4) Hit rate for tops of white people.
One in 27 stops of white people yields guns, drugs, or other contraband. Same yield with 19 percent of the stops.
One way to interpret these data is that white people must be 5.4 times as likely as blacks to be packing heat or drugs! Of course that's unlikely. So why is contraband 5.4 times as likely to be found on white people? Because white people are more likely to be stopped based on actual suspicion (there is much less pressure to produce stats in low-crime neighborhoods). Black people are being stopped because Compstat and "productivity" pressure in high-crime neighborhoods mean some officers stop people simply because the feel they need to stop people to fill out the UF-250s (the stop, questions, and frisk form).
So how about this for a goal: get the "hit rate" for blacks up to the same level for whites. Not only would this be fair, it would be good policing. It would also go a long way to mitigating the problem of excessive stop and frisks. And it's not hard to do. Make smart stops, not more stops.
5) Stops and homicides are both down!
For years Bloomberg and Kelly were basically saying that every one of the five, six, and seven-hundred-thousand stops was necessary to keep the city from exploding in crime.
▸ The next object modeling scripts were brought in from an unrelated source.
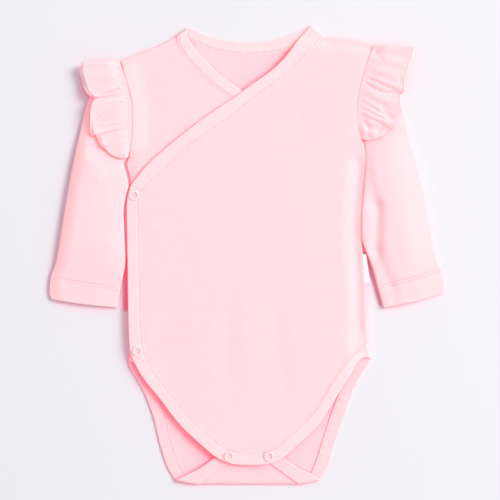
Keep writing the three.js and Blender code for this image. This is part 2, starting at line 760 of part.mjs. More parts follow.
SNAPS.forEach(({ x, y }, i) => {
  const ring = piece(`snap_ring_${i + 1}`, snapRing(), "snap", 0.35);
  const level = wrapBindingLevel(x, y);
  ring.position.set(x, y, level + BAND + GAP);
  const socket = piece(`snap_socket_${i + 1}`, snapSocket(), "snap", 0.35);
  socket.position.set(x, y, level - GAP - SOCKET_HEIGHT / 2);
});
piece("side_label", label(), "label", 0.8);

export default garment;
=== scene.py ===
import math
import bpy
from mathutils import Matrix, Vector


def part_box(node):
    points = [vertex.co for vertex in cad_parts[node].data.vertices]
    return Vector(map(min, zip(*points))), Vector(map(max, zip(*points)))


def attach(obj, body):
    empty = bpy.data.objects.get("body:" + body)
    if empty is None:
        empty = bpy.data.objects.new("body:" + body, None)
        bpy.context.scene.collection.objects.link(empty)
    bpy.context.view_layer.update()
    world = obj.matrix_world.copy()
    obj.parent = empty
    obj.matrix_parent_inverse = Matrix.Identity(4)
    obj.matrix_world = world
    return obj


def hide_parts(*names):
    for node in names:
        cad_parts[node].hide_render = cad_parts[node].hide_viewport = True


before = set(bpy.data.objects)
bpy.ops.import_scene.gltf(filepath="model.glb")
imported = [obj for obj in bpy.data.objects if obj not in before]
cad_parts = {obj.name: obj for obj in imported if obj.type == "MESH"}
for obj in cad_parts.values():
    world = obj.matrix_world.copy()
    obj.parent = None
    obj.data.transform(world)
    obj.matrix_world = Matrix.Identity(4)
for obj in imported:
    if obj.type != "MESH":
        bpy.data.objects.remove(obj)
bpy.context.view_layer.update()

from types import SimpleNamespace

import bmesh
import bpy
import numpy as np
from mathutils import Matrix, Vector

bl_info = {
    "name": "Baby wrap bodysuit",
    "version": (1, 0, 0),
    "blender": (4, 5, 0),
    "location": "View3D > Sidebar > Bodysuit",
    "description": "A baby's wrap bodysuit in pink jersey, laid flat, with ruffles, bindings and ring snaps",
    "category": "Add Mesh",
}

# The pattern is in millimetres, in the frame's axes. Each piece is scaled to metres once it is placed.
MM = 0.001

# Layers, from the frame
GAP = 0.3
BAND = 2.0
CLOTH = 1.2
SEAM_LEVEL = 1.25
UNDER_LEVEL = BAND + GAP
WRAP_LEVEL = UNDER_LEVEL + BAND + GAP
SEAM_SLOPE = 9
SIDE_SLOPE = 20
SHOULDER_SLOPE = 12
SNAP_ROOM = 0.8
SLEEVE_HEIGHT = WRAP_LEVEL + CLOTH
SLEEVE_ROLL = 1.8
SLEEVE_PUFF = 2.6  # how much more air there is in its middle length
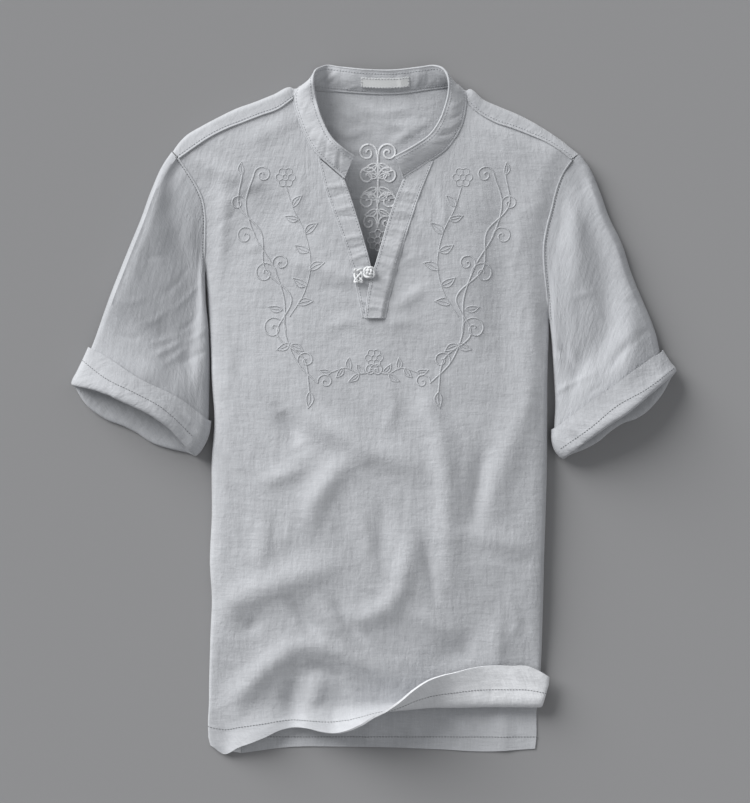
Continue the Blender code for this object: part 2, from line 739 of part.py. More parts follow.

An inevitable part of the crime drop in New York City.
And yet stops have plummeting in the past two years (2013 figures are estimated year-end totals based on latest available data). In part this is from pressure from the top and in more recent part instructions from the PBA.
And homicide? Must be way up, right? Because Bloomberg and Kelly have insisted we need all these stops to keep homicide down. And yet we're on track from just over 300 homicides for the year in NYC. (Again, estimated year end total).
What did I just say New York City is on track to have just 318 homicides this year?! That's amazing. Why is this not front-page news? This 22 percent reduction is not from a crack-fueled high of the late 1980s but from the record low year of 2012! The 2013 homicide numbers are an amazing accomplished. (I mean Baltimore City used to top 300 homicides with just 650,000 residents.)
Homicides in New York City are down 22 percent this year and nobody seems to want to take credit! Attackers of stop and frisk never like to highlight any evidence that might be used to imply stop and frisks are effective. But defenders of stop and frisk can't reconcile a huge crime drop that correlates with an even larger decline in stop and frisks. In two years stops have been cut in half and homicides are down by one-third. (Of course there might be a delayed link between the end of stop and frisk and a rise in crime, but I think the past year or two should be enough time to see such a lag effect).
So for crying out loud, give the NYPD some credit! Just last year academics, once again, were saying crime had bottomed out; crime won't go down; crime can't go down any more. And yet, once again, it did. This was not inevitable. This is not irreversible. But as Bill Bratton likes to say, "Cops count and police matter."
So give the NYPD credit for a record low number of murders, but remind them that this amazing reduction in homicide has happened without unnecessarily stopping and bothering another 350,000 innocent black and hispanic New Yorkers this year. That matters.
We now know that all these stops were not needed. Throw out that bathwater! But be careful, because there is baby somewhere in that murky water. Surely some of these stop are needed. You know, the stops based on officers' reasonable and honest suspicion.
The crime reduction can continue at the same time unnecessary stop and frisks and ended. One goal should be to raise the hit rate for blacks stopped to the same level as found for whites who are stopped. This alone could reduce the total number of stops (and misdemeanor marijuana possession arrests) more than 80% from the 2011 high. The good news is we're already half way there.